Lines containing the string "that" are to be counted; report the total by itself.

━━━━━━━━━━━━━━━━━━━━━━━━━━━━━━

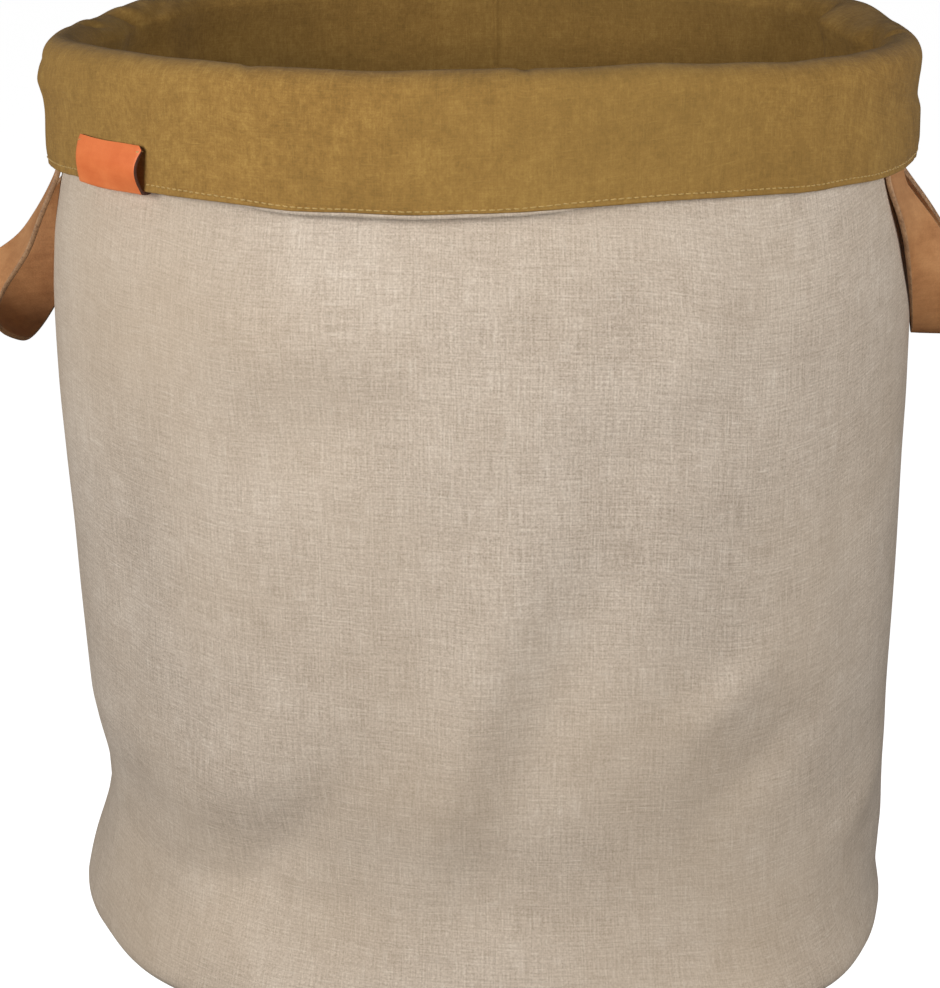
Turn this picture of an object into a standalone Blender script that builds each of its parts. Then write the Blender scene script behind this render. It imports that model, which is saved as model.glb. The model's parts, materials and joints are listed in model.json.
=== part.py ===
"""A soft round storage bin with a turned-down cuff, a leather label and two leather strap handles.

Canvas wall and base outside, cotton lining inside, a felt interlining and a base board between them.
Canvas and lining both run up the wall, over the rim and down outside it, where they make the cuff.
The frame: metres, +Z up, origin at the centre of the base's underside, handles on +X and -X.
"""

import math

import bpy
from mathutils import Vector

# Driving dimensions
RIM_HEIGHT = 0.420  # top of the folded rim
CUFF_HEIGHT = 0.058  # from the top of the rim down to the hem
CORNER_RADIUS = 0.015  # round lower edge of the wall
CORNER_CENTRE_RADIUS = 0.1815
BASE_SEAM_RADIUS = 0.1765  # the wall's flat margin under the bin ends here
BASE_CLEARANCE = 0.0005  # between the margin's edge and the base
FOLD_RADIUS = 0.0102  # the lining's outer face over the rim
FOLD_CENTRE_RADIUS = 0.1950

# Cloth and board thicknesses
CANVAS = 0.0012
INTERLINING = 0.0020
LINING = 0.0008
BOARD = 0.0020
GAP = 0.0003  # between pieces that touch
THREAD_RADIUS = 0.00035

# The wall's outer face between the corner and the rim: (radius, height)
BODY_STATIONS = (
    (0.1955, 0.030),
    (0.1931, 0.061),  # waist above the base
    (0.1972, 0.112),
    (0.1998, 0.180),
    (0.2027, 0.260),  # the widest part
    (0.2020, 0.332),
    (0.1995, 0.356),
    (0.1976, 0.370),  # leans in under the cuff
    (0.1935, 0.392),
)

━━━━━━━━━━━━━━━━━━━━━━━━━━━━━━

**TASK SOLUTION**. 2